## WORK REQUIRED
Return, word for word, the lines from the line holding "hooks, printed, flap)" through the line holding "cad_parts[node].hide_render = cad_parts[node].hide_viewport". Include both end lines and no others.

## PROVIDED DATA
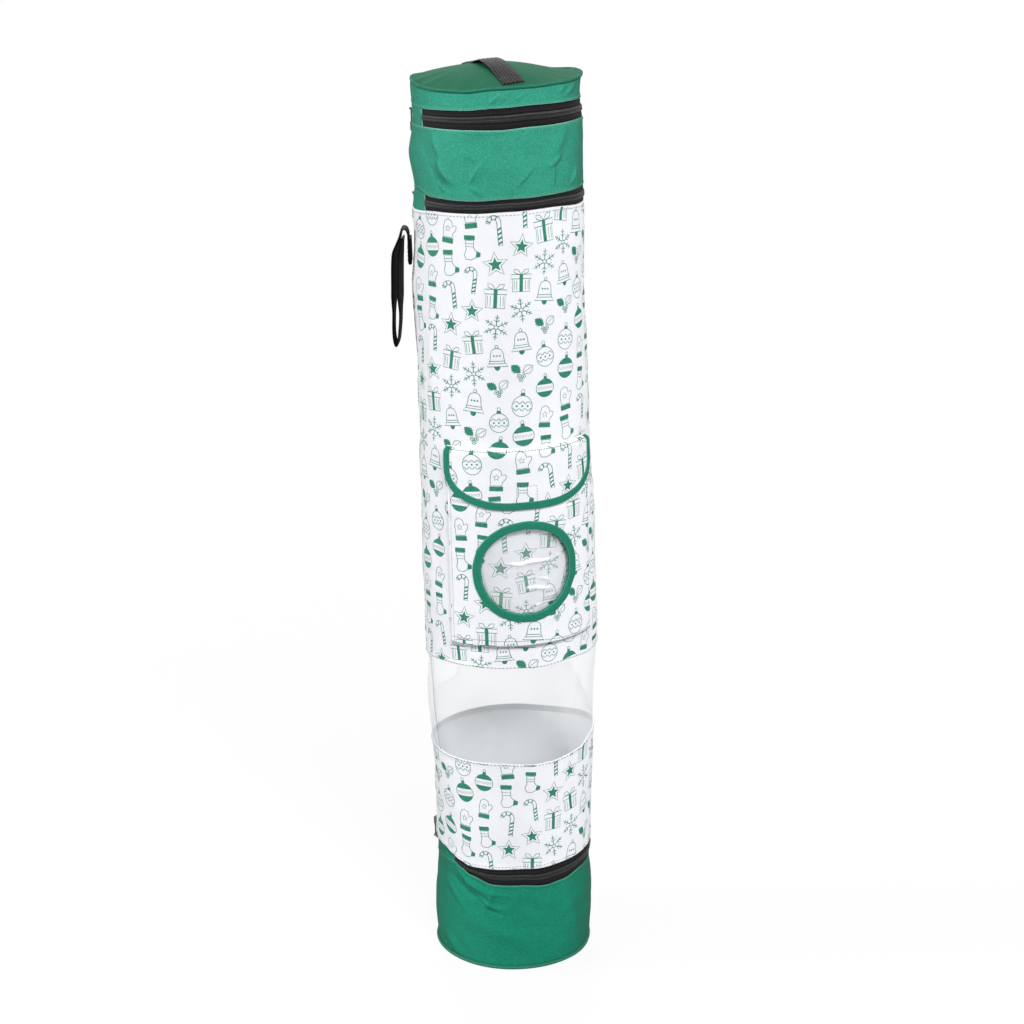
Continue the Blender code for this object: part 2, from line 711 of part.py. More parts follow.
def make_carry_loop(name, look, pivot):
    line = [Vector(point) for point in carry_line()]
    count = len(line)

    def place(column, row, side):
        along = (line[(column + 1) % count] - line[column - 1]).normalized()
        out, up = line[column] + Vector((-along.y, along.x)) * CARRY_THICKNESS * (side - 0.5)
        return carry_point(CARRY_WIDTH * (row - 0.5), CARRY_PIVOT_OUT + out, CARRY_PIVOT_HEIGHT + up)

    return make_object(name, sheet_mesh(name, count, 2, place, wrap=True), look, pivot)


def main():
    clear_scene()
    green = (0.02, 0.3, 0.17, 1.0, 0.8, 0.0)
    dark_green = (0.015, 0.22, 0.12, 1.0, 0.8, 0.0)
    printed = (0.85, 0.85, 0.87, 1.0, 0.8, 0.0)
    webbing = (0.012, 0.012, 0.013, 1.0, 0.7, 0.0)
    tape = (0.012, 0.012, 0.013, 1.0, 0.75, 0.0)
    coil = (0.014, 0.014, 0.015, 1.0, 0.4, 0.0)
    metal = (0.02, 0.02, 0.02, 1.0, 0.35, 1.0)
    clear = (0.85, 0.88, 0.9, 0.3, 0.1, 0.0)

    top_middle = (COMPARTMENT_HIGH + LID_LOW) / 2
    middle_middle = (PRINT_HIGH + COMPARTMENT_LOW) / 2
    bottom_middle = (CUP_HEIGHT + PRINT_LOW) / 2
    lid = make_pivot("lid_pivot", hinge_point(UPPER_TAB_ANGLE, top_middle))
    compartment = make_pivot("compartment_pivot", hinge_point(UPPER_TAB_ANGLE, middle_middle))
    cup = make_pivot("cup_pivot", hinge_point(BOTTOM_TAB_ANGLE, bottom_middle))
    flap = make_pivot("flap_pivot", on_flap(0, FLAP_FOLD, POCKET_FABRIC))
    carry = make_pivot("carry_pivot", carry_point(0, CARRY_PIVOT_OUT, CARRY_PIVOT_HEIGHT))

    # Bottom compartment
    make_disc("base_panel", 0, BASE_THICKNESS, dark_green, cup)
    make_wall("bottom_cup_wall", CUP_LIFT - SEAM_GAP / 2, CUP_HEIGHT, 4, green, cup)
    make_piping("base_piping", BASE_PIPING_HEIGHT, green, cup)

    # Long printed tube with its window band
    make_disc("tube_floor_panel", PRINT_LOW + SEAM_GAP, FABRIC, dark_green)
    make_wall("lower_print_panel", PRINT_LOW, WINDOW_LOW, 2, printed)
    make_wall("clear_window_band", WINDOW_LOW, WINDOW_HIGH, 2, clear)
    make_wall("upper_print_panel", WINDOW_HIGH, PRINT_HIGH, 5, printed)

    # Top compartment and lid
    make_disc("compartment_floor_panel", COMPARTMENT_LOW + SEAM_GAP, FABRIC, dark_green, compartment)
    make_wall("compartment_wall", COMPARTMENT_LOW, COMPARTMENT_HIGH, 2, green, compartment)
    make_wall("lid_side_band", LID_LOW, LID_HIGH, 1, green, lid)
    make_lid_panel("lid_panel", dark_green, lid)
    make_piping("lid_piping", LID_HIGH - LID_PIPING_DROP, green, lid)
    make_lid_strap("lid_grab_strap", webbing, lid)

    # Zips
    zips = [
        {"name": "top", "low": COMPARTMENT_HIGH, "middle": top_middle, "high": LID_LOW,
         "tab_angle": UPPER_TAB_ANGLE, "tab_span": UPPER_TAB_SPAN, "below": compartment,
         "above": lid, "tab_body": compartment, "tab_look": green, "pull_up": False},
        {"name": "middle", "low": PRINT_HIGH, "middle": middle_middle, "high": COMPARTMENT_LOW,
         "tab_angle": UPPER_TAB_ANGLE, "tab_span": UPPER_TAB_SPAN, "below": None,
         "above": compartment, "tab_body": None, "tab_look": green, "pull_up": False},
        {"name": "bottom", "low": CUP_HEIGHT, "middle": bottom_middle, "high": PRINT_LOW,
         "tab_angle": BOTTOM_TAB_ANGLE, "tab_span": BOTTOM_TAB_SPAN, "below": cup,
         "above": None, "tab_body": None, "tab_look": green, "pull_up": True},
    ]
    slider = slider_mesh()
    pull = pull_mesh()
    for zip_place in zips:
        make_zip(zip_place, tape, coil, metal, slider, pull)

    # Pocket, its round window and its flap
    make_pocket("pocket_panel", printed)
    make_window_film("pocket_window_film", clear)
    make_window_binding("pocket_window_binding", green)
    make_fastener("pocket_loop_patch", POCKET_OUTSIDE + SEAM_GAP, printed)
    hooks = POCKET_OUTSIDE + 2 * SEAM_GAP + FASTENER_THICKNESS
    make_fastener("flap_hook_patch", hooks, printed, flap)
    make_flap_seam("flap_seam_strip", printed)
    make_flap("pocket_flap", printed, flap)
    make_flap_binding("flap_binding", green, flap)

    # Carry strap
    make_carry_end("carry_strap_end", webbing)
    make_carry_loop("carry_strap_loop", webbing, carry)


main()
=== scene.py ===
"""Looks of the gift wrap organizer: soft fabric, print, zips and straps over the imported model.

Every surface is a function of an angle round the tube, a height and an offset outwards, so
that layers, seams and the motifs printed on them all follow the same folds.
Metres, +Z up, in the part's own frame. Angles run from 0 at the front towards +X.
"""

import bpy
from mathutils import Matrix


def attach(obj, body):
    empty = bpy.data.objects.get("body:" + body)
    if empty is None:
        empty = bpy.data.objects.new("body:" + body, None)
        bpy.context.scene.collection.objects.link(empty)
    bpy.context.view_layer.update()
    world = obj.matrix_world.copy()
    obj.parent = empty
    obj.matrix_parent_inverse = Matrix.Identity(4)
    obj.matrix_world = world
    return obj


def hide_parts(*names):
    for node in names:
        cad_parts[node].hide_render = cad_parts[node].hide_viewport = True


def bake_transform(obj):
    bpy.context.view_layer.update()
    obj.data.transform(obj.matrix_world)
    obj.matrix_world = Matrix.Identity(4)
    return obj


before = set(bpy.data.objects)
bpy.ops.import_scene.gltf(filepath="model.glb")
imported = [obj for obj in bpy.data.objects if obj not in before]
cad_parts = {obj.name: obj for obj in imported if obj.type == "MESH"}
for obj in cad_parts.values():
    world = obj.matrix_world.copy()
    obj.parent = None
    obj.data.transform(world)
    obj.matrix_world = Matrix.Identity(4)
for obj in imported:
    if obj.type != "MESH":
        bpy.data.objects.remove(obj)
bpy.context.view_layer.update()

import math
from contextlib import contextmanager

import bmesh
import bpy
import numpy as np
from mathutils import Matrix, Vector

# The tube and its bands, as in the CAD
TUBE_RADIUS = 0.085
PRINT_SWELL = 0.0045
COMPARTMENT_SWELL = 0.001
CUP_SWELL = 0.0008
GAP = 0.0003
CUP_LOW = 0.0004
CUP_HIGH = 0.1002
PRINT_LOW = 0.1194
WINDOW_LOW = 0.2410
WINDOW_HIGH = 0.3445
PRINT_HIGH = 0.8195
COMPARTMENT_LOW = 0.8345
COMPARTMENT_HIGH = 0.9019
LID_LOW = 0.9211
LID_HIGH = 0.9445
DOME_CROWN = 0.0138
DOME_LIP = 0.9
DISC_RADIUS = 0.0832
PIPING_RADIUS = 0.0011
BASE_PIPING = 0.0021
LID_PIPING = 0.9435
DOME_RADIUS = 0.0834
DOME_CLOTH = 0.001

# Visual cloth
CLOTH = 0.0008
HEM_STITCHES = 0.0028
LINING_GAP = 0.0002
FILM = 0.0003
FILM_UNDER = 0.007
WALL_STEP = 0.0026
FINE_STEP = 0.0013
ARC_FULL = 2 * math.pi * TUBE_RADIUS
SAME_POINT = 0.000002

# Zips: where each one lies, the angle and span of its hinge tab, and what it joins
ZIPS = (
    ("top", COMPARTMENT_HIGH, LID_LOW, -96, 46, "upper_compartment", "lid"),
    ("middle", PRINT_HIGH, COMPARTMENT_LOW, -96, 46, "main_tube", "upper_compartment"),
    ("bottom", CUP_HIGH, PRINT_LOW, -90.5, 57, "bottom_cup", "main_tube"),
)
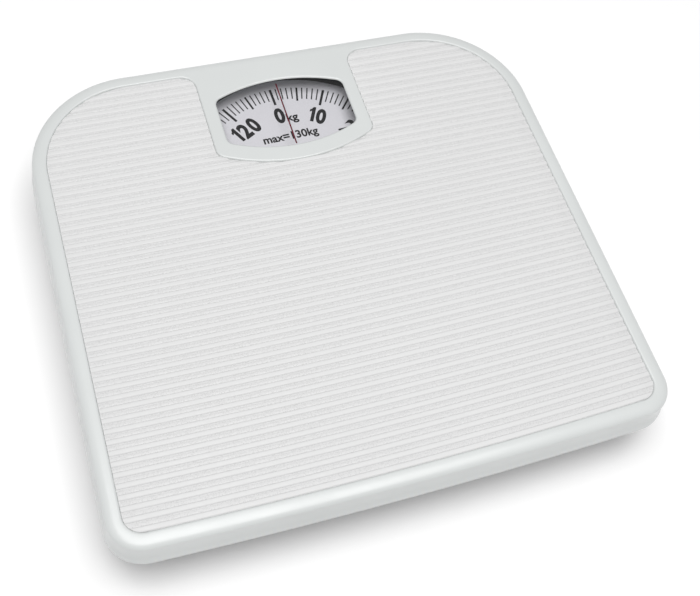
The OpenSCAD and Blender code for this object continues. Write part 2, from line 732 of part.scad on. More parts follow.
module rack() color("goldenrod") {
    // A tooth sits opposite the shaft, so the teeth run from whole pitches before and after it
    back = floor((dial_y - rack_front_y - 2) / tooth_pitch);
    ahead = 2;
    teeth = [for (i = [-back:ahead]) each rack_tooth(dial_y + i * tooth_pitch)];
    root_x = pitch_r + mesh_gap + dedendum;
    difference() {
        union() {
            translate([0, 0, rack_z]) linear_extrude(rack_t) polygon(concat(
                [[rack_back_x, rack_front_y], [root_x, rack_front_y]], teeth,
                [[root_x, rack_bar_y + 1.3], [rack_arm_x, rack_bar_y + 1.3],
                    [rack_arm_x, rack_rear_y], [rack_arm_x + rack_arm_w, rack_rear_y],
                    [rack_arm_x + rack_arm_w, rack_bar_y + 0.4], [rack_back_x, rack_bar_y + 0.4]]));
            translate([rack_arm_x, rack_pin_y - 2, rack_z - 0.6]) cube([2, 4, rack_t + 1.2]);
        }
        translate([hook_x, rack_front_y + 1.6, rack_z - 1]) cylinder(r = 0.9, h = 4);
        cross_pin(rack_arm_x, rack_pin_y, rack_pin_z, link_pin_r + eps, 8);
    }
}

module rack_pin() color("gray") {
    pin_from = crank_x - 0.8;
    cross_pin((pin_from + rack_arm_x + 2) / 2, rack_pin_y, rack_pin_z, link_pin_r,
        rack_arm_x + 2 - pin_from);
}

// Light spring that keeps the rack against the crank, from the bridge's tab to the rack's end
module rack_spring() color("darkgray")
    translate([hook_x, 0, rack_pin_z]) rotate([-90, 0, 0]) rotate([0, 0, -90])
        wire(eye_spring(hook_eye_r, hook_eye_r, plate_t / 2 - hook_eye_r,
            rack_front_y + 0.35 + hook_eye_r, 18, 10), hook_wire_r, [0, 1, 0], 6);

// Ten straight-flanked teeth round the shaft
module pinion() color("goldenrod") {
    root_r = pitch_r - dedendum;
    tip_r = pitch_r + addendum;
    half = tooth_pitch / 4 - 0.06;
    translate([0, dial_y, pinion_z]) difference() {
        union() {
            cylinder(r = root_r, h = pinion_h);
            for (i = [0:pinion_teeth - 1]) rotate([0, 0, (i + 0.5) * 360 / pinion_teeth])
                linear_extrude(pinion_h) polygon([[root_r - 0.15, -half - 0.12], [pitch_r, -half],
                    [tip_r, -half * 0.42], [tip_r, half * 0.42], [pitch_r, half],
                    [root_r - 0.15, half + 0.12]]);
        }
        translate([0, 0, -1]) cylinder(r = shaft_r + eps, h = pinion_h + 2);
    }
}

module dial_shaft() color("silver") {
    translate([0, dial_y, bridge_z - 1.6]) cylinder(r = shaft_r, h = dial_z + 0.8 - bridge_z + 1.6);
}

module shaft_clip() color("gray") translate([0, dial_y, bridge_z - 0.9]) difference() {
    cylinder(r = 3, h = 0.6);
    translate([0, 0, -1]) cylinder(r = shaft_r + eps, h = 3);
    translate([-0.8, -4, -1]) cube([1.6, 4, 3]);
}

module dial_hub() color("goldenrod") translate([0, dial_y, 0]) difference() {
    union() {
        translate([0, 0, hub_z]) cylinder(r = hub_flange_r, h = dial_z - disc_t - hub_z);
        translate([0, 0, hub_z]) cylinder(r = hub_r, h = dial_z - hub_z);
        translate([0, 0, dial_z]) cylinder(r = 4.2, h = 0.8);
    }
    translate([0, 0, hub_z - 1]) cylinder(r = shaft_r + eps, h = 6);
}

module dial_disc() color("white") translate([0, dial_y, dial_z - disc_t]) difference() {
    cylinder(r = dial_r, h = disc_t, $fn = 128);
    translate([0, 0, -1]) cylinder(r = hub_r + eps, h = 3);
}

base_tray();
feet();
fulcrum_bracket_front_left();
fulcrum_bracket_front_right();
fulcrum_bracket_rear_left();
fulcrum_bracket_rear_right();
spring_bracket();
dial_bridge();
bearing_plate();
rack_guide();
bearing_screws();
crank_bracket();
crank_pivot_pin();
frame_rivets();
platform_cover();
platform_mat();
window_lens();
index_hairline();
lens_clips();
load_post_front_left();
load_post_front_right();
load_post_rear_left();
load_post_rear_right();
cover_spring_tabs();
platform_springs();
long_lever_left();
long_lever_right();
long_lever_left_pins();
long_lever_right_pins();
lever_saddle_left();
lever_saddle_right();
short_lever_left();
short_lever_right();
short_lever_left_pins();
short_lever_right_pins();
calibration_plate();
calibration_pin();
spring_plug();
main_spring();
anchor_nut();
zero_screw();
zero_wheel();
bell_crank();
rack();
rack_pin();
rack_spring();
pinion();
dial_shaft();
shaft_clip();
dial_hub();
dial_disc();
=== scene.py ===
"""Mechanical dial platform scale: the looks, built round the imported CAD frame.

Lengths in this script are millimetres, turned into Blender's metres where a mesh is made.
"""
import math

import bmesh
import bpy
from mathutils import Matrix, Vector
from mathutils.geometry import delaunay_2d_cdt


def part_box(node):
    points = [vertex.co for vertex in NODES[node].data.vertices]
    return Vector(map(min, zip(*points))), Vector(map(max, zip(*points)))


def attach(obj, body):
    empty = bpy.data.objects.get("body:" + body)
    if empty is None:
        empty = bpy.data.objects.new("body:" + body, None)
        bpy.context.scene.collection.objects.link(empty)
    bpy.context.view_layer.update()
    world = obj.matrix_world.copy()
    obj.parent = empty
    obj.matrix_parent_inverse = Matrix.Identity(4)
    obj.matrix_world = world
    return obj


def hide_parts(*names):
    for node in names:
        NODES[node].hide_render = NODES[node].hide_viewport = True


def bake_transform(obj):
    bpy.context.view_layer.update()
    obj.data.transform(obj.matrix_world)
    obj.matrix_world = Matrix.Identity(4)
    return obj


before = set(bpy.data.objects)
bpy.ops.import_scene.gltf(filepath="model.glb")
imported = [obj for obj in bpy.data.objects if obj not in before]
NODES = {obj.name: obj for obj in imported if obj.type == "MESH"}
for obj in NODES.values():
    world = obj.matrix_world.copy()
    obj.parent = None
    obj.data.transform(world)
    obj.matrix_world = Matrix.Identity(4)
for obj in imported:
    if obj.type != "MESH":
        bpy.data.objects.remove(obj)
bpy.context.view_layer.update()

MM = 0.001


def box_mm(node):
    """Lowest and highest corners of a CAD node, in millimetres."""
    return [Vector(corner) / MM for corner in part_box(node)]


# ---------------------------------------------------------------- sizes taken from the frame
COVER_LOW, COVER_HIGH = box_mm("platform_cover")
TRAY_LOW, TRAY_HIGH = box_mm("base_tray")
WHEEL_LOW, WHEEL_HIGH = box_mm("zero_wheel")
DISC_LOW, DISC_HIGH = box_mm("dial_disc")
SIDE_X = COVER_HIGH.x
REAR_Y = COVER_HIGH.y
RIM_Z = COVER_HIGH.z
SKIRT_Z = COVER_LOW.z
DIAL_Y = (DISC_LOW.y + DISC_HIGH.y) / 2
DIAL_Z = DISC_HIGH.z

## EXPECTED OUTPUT
    make_fastener("flap_hook_patch", hooks, printed, flap)
    make_flap_seam("flap_seam_strip", printed)
    make_flap("pocket_flap", printed, flap)
    make_flap_binding("flap_binding", green, flap)

    # Carry strap
    make_carry_end("carry_strap_end", webbing)
    make_carry_loop("carry_strap_loop", webbing, carry)


main()
=== scene.py ===
"""Looks of the gift wrap organizer: soft fabric, print, zips and straps over the imported model.

Every surface is a function of an angle round the tube, a height and an offset outwards, so
that layers, seams and the motifs printed on them all follow the same folds.
Metres, +Z up, in the part's own frame. Angles run from 0 at the front towards +X.
"""

import bpy
from mathutils import Matrix


def attach(obj, body):
    empty = bpy.data.objects.get("body:" + body)
    if empty is None:
        empty = bpy.data.objects.new("body:" + body, None)
        bpy.context.scene.collection.objects.link(empty)
    bpy.context.view_layer.update()
    world = obj.matrix_world.copy()
    obj.parent = empty
    obj.matrix_parent_inverse = Matrix.Identity(4)
    obj.matrix_world = world
    return obj


def hide_parts(*names):
    for node in names:
        cad_parts[node].hide_render = cad_parts[node].hide_viewport = True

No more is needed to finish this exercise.